══ DATASET CONTENT ══

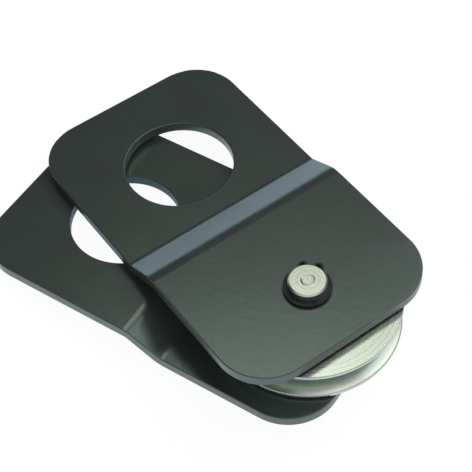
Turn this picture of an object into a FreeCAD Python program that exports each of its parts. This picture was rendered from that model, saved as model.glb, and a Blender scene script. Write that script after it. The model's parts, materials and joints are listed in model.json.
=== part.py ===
import FreeCAD, Part

import math
import os

# A swing-cheek pulley block for a small winch, lying open: a grooved sheave turns on a
# centre pin between two joggled side plates, and each plate ends in a shackle hole.
# All sizes are in millimetres and all angles in degrees.
# +Z runs along the centre pin, the origin is on the pin's axis half way between the
# plates, and +X runs from the pin towards the lower plate's shackle hole.

# Wire rope and sheave
rope_diameter = 6.0
rope_ease = 0.2
rope_cover = 0.75
flank_angle = 20.0
rim_land = 1.3
lip_round = 0.5
rim_round = 0.3
sheave_diameter = 61.5

# Centre pin, bush and thrust washers
pin_diameter = 12.7
pin_end_land = 2.75
pin_chamfer = 0.5
centre_mark_radius = 2.1
centre_mark_width = 0.7
centre_mark_depth = 0.25
bush_wall = 2.15
bush_chamfer = 0.3
bush_running_clearance = 0.05
washer_width = 6.0
washer_thickness = 0.5
washer_bore_clearance = 0.15
side_clearance = 0.3

# Retaining rings
ring_thickness = 1.0
ring_seat_depth = 0.35
ring_seat_clearance = 0.03
ring_plate_clearance = 0.15
ring_back_width = 2.3
ring_front_width = 1.5
ring_ear_radius = 1.6
ring_ear_reach = 2.0
ring_ear_hole = 1.6
ring_ear_wall = 0.5
ring_opening = 2.4
ring_ear_blend = 0.5
ring_ear_direction = -67.0

# Side plates
plate_thickness = 4.0
plate_width = 76.0
plate_edge_round = 0.4
pin_to_sheave_end = 22.5
sheave_corner_radius = 17.5
shackle_corner_radius = 17.0
rim_to_first_bend = 3.3
joggle_angle = 26.5
sheave_bend_inner_radius = 7.0
shackle_bend_inner_radius = 4.0
bend_to_shackle_hole = 7.88
shackle_hole_diameter = 38.1
shackle_hole_to_end = 18.95
plate_pin_clearance = 0.08
shackle_part_gap = 1.6
spread_angle = 21.3

# Sheave section, worked out from the rope
groove_radius = rope_diameter / 2 + rope_ease
sheave_radius = sheave_diameter / 2
root_radius = sheave_radius - rope_diameter - rope_cover
flank_slope = math.tan(math.radians(flank_angle))
apex_radius = root_radius + groove_radius - groove_radius / math.sin(math.radians(flank_angle))
groove_mouth = (sheave_radius - apex_radius) * flank_slope
sheave_half_thickness = groove_mouth + rim_land

# Levels above the middle plane, the same on both sides
pin_radius = pin_diameter / 2
bush_inner_radius = pin_radius + bush_running_clearance
bush_outer_radius = bush_inner_radius + bush_wall
washer_inner_radius = pin_radius + washer_bore_clearance
plate_inner_level = sheave_half_thickness + side_clearance + washer_thickness
plate_outer_level = plate_inner_level + plate_thickness
ring_level = plate_outer_level + ring_plate_clearance
ring_seat_radius = pin_radius - ring_seat_depth
pin_half_length = ring_level + ring_thickness + pin_end_land
above_plates = plate_outer_level + plate_thickness

# Places along the plate, measured from the pin
joggle_depth = plate_inner_level - shackle_part_gap / 2
first_bend = sheave_radius + rim_to_first_bend
second_bend = first_bend + joggle_depth / math.tan(math.radians(joggle_angle))
pin_to_shackle_hole = second_bend + bend_to_shackle_hole + shackle_hole_diameter / 2
pin_to_shackle_end = pin_to_shackle_hole + shackle_hole_diameter / 2 + shackle_hole_to_end

# How far a direction may lean and still count as level or upright
level_tolerance = 0.01

ORIGIN = FreeCAD.Vector(0, 0, 0)
UP = FreeCAD.Vector(0, 0, 1)


def rounded_wire(corners, radii):
    """Closed wire through flat corners, each rounded by an arc of its own radius."""
    edges = []
    ends = []
    arcs = []
    for index, (corner, radius) in enumerate(zip(corners, radii)):
        to_previous = corners[index - 1] - corner
        to_next = corners[(index + 1) % len(corners)] - corner
        to_previous.normalize()
        to_next.normalize()
        if radius == 0:
            ends.append((corner, corner))
            arcs.append(None)
            continue
        half_angle = to_previous.getAngle(to_next) / 2
        inwards = (to_previous + to_next).normalize()
        reach = radius / math.tan(half_angle)
        start = corner + to_previous * reach
        end = corner + to_next * reach
        middle = corner + inwards * (radius / math.sin(half_angle) - radius)
        ends.append((start, end))
        arcs.append(Part.Arc(start, middle, end))
    for index, (start, end) in enumerate(ends):
        previous_end = ends[index - 1][1]
        edges.append(Part.LineSegment(previous_end, start).toShape())
        if arcs[index]:
            edges.append(arcs[index].toShape())
    return Part.Wire(edges)


def turned(section, radii):
    """Solid of revolution about the pin's axis from (radius, height) corners."""
    corners = [FreeCAD.Vector(radius, 0, height) for radius, height in section]
    face = Part.Face(rounded_wire(corners, radii))
    return face.revolve(ORIGIN, UP, 360)


def disc(radius, bottom, top, x=0.0, y=0.0):
    """Upright cylinder between two heights."""
    return Part.makeCylinder(radius, top - bottom, FreeCAD.Vector(x, y, bottom), UP)


def mirrored(shape):
    """The same piece on the other side of the middle plane."""
    return shape.mirror(ORIGIN, UP)


def turned_about_pin(shape, angle):
    """A copy turned about the pin's axis."""
    copy = shape.copy()
    copy.rotate(ORIGIN, UP, angle)
    return copy


def joggled_strip():
    """The plate's side profile across its full width: flat, two opposite bends, flat."""
    slant_shift = plate_thickness * math.tan(math.radians(joggle_angle) / 2)
    sheave_bend_outer_radius = sheave_bend_inner_radius + plate_thickness
    shackle_bend_outer_radius = shackle_bend_inner_radius + plate_thickness
    shackle_inner_level = shackle_part_gap / 2
    shackle_outer_level = shackle_inner_level + plate_thickness
    profile = [
        (-pin_to_sheave_end, plate_outer_level, 0),
        (first_bend, plate_outer_level, sheave_bend_outer_radius),
        (second_bend, shackle_outer_level, shackle_bend_inner_radius),
        (pin_to_shackle_end, shackle_outer_level, 0),
        (pin_to_shackle_end, shackle_inner_level, 0),
        (second_bend - slant_shift, shackle_inner_level, shackle_bend_outer_radius),
        (first_bend - slant_shift, plate_inner_level, sheave_bend_inner_radius),
        (-pin_to_sheave_end, plate_inner_level, 0),
    ]
    corners = [FreeCAD.Vector(x, -plate_width / 2, z) for x, z, radius in profile]
    radii = [radius for x, z, radius in profile]
    face = Part.Face(rounded_wire(corners, radii))
    return face.extrude(FreeCAD.Vector(0, plate_width, 0))


def plate_outline_prism():
    """The plate's outline from above, a rectangle with wide corner arcs, as a tall prism."""
    half_width = plate_width / 2
    corners = [
        FreeCAD.Vector(-pin_to_sheave_end, -half_width, 0),
        FreeCAD.Vector(pin_to_shackle_end, -half_width, 0),
        FreeCAD.Vector(pin_to_shackle_end, half_width, 0),
        FreeCAD.Vector(-pin_to_sheave_end, half_width, 0),
    ]
    radii = [sheave_corner_radius, shackle_corner_radius, shackle_corner_radius, sheave_corner_radius]
    face = Part.Face(rounded_wire(corners, radii))
    return face.extrude(FreeCAD.Vector(0, 0, above_plates))


def is_wall(face):
    """True for an upright face of the plate."""
    first_u, last_u, first_v, last_v = face.ParameterRange
    normal = face.normalAt((first_u + last_u) / 2, (first_v + last_v) / 2)
    return abs(normal.z) < level_tolerance


def rim_edges(plate):
    """The edges in which the plate's broad faces meet its upright walls."""
    rims = []
    for edge in plate.Edges:
        walls = [is_wall(face) for face in plate.ancestorsOfType(edge, Part.Face)]
        if walls.count(True) == 1 and walls.count(False) == 1:
            rims.append(edge)
    return rims


def side_plate():
    """One joggled plate above the middle plane, with its shackle hole along +X."""
    plate = joggled_strip().common(plate_outline_prism())
    shackle_hole = disc(shackle_hole_diameter / 2, 0, above_plates, pin_to_shackle_hole)
    plate = plate.cut(shackle_hole).Solids[0]
    plate = plate.makeFillet(plate_edge_round, rim_edges(plate))
    pin_hole = disc(pin_radius + plate_pin_clearance, 0, above_plates)
    return plate.cut(pin_hole).Solids[0]


def sheave():
    """Grooved wheel: a rope groove with a round root, leaning flanks and thin rims."""
    half = sheave_half_thickness
    section = [
        (bush_outer_radius, -half),
        (sheave_radius, -half),
        (sheave_radius, -groove_mouth),
        (apex_radius, 0),
        (sheave_radius, groove_mouth),
        (sheave_radius, half),
        (bush_outer_radius, half),
    ]
    radii = [0, rim_round, lip_round, groove_radius, lip_round, rim_round, 0]
    return turned(section, radii)


def sheave_bush():
    """Plain bearing bush pressed into the sheave, with a chamfer at each edge."""
    half = sheave_half_thickness
    inner = bush_inner_radius
    outer = bush_outer_radius
    section = [
        (inner, -half + bush_chamfer),
        (inner + bush_chamfer, -half),
        (outer - bush_chamfer, -half),
        (outer, -half + bush_chamfer),
        (outer, half - bush_chamfer),
        (outer - bush_chamfer, half),
        (inner + bush_chamfer, half),
        (inner, half - bush_chamfer),
    ]
    return turned(section, [0] * len(section))


def centre_pin():
    """Turned pin with a ring seat near each end, chamfered ends and a turned centre mark."""
    seat_bottom = ring_level - ring_seat_clearance
    seat_top = ring_level + ring_thickness + ring_seat_clearance
    upper_half = [
        (pin_radius, seat_bottom),
        (ring_seat_radius, seat_bottom),
        (ring_seat_radius, seat_top),
        (pin_radius, seat_top),
        (pin_radius, pin_half_length - pin_chamfer),
        (pin_radius - pin_chamfer, pin_half_length),
        (centre_mark_radius + centre_mark_width / 2, pin_half_length),
        (centre_mark_radius, pin_half_length - centre_mark_depth),
        (centre_mark_radius - centre_mark_width / 2, pin_half_length),
        (0, pin_half_length),
    ]
    lower_half = [(radius, -height) for radius, height in reversed(upper_half)]
    section = lower_half + upper_half
    return turned(section, [0] * len(section))


def thrust_washer():
    """Thin washer on the upper plate's inner face, between the plate and the sheave."""
    bottom = plate_inner_level - washer_thickness
    washer = disc(washer_inner_radius + washer_width, bottom, plate_inner_level)
    return washer.cut(disc(washer_inner_radius, bottom, plate_inner_level))


def retaining_ring():
    """Spring ring in the pin's upper seat, widest at its back, with two drilled ears."""
    bottom = ring_level
    top = ring_level + ring_thickness
    inner_radius = ring_seat_radius + ring_seat_clearance
    outer_radius = inner_radius + (ring_back_width + ring_front_width) / 2
    body = disc(outer_radius, bottom, top, (ring_front_width - ring_back_width) / 2)
    ear_distance = inner_radius + ring_ear_reach
    ear_side = ring_opening / 2 + ring_ear_wall + ring_ear_hole / 2
    ear_forward = math.sqrt(ear_distance ** 2 - ear_side ** 2)
    ears = [disc(ring_ear_radius, bottom, top, ear_forward, side * ear_side) for side in (-1, 1)]
    ring = body.fuse(ears).removeSplitter()
    valleys = [edge for edge in ring.Edges if is_valley(edge)]
    ring = ring.makeFillet(ring_ear_blend, valleys)
    reach = ear_distance + ring_ear_radius
    opening = Part.makeBox(reach, ring_opening, ring_thickness, FreeCAD.Vector(0, -ring_opening / 2, bottom))
    ring = ring.cut([disc(inner_radius, bottom, top), opening])
    holes = [disc(ring_ear_hole / 2, bottom, top, ear_forward, side * ear_side) for side in (-1, 1)]
    ring = ring.cut(holes).Solids[0]
    return turned_about_pin(ring, ring_ear_direction)


def is_valley(edge):
    """True for the upright edge where an ear leaves the ring's round outside."""
    upright = abs(edge.tangentAt(edge.FirstParameter).z) > 1 - level_tolerance
    middle = edge.CenterOfMass
    beside_ear = middle.x > 0 and abs(middle.y) > ring_opening / 2 + ring_ear_radius
    return upright and beside_ear


def build():
    """All pieces by name, with the upper plate swung out to its resting place."""
    plate = side_plate()
    washer = thrust_washer()
    ring = retaining_ring()
    return {
        "upper_side_plate": turned_about_pin(plate, -spread_angle),
        "lower_side_plate": mirrored(plate),
        "sheave": sheave(),
        "sheave_bush": sheave_bush(),
        "centre_pin": centre_pin(),
        "upper_thrust_washer": washer,
        "lower_thrust_washer": mirrored(washer),
        "upper_retaining_ring": ring,
        "lower_retaining_ring": mirrored(ring),
    }


os.makedirs("parts", exist_ok=True)
for name, shape in build().items():
    shape.exportStep(os.path.join("parts", name + ".step"))
    print(name, "solids", len(shape.Solids), "valid", shape.isValid(), "volume", round(shape.Volume, 1))
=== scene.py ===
import json
import math

import bpy
import numpy as np
from mathutils import Matrix, Vector


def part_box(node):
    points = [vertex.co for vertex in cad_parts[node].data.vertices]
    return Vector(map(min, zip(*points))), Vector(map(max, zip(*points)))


# Looks for a swing-cheek pulley block that lies open on a white table: satin powder coating on
# the side plates, zinc plating on the sheave and the centre pin, blackened retaining rings.
# Lengths are in metres in the part's own frame and angles in degrees.
# Surface colours are in sRGB; the colours of lamps and of the room are linear.

MILLIMETRE = 0.001
WHITE = (1.0, 1.0, 1.0)

# Camera, as azimuth and elevation round the block and a turn about its own line of sight
camera_azimuth = 216.043
camera_elevation = 51.717
camera_roll = -4.162
camera_distance = 0.43882
camera_target = Vector((0.03564, -0.01257, 0.0))
camera_lens = 99.085

# Table top, with its own glow where it is seen directly or mirrored
table_radius = 0.6
table_points = 96
table_albedo = 0.85
table_albedo_seen = 0.12
table_glow_seen = 0.94
table_white_mirrored = (0.95, 0.98, 1.0)
table_shade_mirrored = (0.63, 0.72, 0.80)
table_shade_margin = 3 * MILLIMETRE

# Room: wide lobes of light, each with its azimuth from the camera, elevation and colour
room_lobes = [
    (0.0, 20.0, (0.52, 0.60, 0.74)),
    (90.0, 50.0, (0.18, 0.15, 0.15)),
]

# Low white sweep behind the block: it fades out between two elevations, and to the sides
# between two cosines of the angle to its middle
sweep_colour = (1.22, 1.58, 2.00)
sweep_top = 11.0
sweep_end = 19.0
sweep_edge = 0.80
sweep_middle = 0.93

# Soft lamps: name, azimuth from the camera, elevation, distance, width, height, power, colour
soft_lamps = [
    ("key_softbox", 180.0, 67.0, 0.9, 0.27, 0.24, 0.54, (0.86, 1.0, 0.92)),
    ("side_softbox", 115.0, 53.0, 0.9, 0.80, 0.48, 1.85, (0.87, 0.99, 1.0)),
    ("top_softbox", 60.0, 74.0, 0.9, 0.27, 0.24, 0.24, (1.0, 1.0, 0.96)),
]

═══

AIM OF THE EXERCISE
Go back over the listing above and copy exactly the lines that begin at the line with "plate = side_plate()" and stop after the line with "WHITE = (1.0, 1.0, 1.0)"; leave out every other line.

PROBLEM SOLUTION
    plate = side_plate()
    washer = thrust_washer()
    ring = retaining_ring()
    return {
        "upper_side_plate": turned_about_pin(plate, -spread_angle),
        "lower_side_plate": mirrored(plate),
        "sheave": sheave(),
        "sheave_bush": sheave_bush(),
        "centre_pin": centre_pin(),
        "upper_thrust_washer": washer,
        "lower_thrust_washer": mirrored(washer),
        "upper_retaining_ring": ring,
        "lower_retaining_ring": mirrored(ring),
    }


os.makedirs("parts", exist_ok=True)
for name, shape in build().items():
    shape.exportStep(os.path.join("parts", name + ".step"))
    print(name, "solids", len(shape.Solids), "valid", shape.isValid(), "volume", round(shape.Volume, 1))
=== scene.py ===
import json
import math

import bpy
import numpy as np
from mathutils import Matrix, Vector


def part_box(node):
    points = [vertex.co for vertex in cad_parts[node].data.vertices]
    return Vector(map(min, zip(*points))), Vector(map(max, zip(*points)))


# Looks for a swing-cheek pulley block that lies open on a white table: satin powder coating on
# the side plates, zinc plating on the sheave and the centre pin, blackened retaining rings.
# Lengths are in metres in the part's own frame and angles in degrees.
# Surface colours are in sRGB; the colours of lamps and of the room are linear.

MILLIMETRE = 0.001
WHITE = (1.0, 1.0, 1.0)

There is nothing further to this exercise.